I am sorry for late reply. I couldn't read your reply in my inbox. Please have a look at this short issue. I have posted pictures also.

I have 2 inlets and 1 outlet. The lower inlet is having a "velocity inlet" BC with a velocity magnitude of 4.678m/s. The upper inlet is also having a "velocity inlet" BC with a velocity magnitude= 0.3 m/s. The operating pressure is 297458 Pa (as the flow is considered incompressible and this value is used to compute the density of the flow, hence, this value is set according to mean flow pressure of the inlets). The outlet is creating a suction and it has a Pressure outlet" BC with a guage pressure value of -196623.3 Pa (i-e Absolute pressure=100834.7 Pa, as guage pressure will be added to operating pressure for absolute pressure). After simulation: The solution gives appropriate velocity contours but the pressure contour plots for the inlets are strange.

Picture 1: (Contours of Static Pressure at Lower inlet)
The contours of static pressure are giving negative value (similar to the outlet Pressure values)
Picture 2: (contours of static pressure at Upper Inlet)
Here, also the contours of static pressure are giving negative value (similar to the outlet Pressure values)
Picture 3: (contours of static Pressure at outlet)
Here the contours are giving negative values as specified pressure outlet Boundary condition.
Question 1: Shouldn't the contours of static pressure be similar to operating pressure value (which is 297458 Pa-mean flow pressure)? What is actually operating pressure? Why is the contour plots at the inlets are giving pressure values relative to outlet pressure values and not the one specified in operating pressure.

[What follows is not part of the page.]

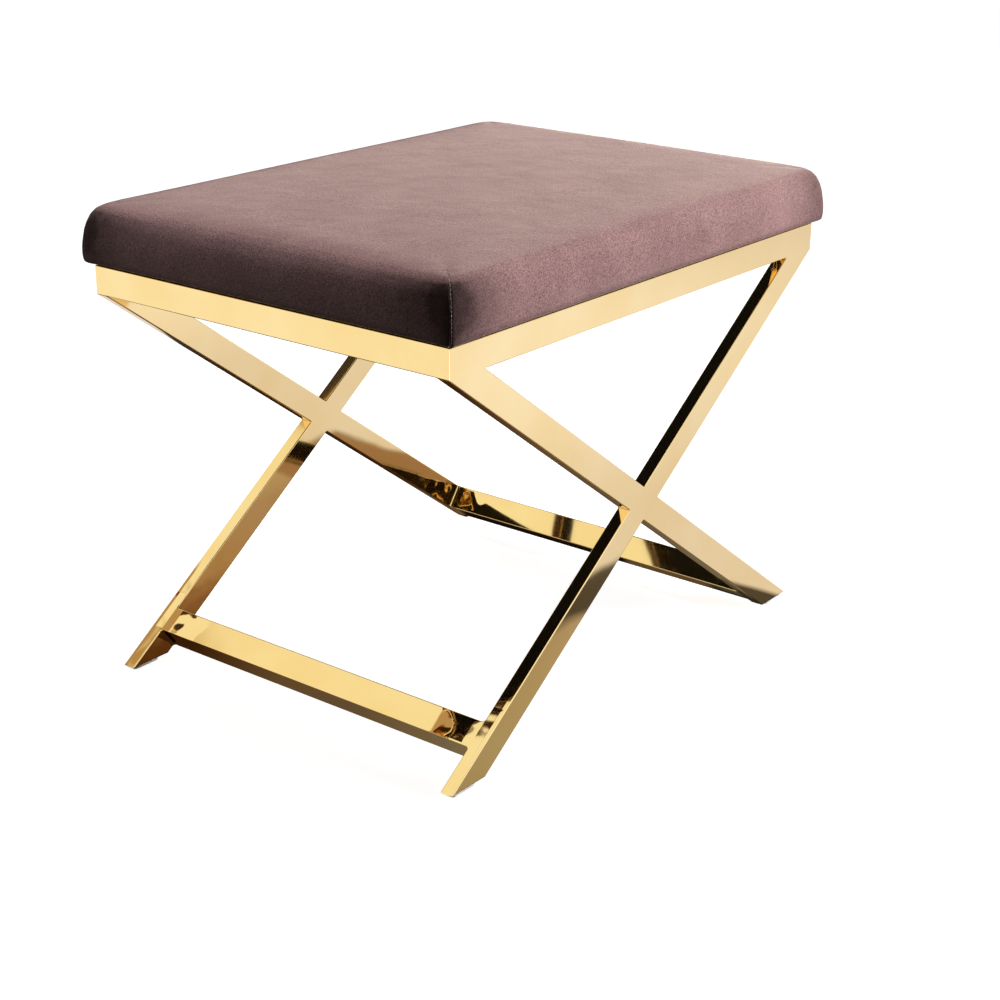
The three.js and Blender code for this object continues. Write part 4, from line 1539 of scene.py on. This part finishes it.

To check this confusion, I calculated the solution with "pressure inlet" BC at inlets and "pressure outlet" BC at outlets. In that case, pressure values were given at inlets and static pressure values came out to be appropriate but the velocity values at the inlets were calculated very high (i-e 100m/s, actually it should be 4.678 m/s).
Question 2: how is FLUENT calculating velocity magnitude for Pressure inlet case? through Bernouli equation?

I'll be grateful for your guidance.
Mohsin
Attached Images
File Type: jpg Lower_Inlet.jpg (47.7 KB, 104 views)
File Type: jpg upper_inlet.jpg (49.4 KB, 84 views)
File Type: jpg Outlet.jpg (64.8 KB, 65 views)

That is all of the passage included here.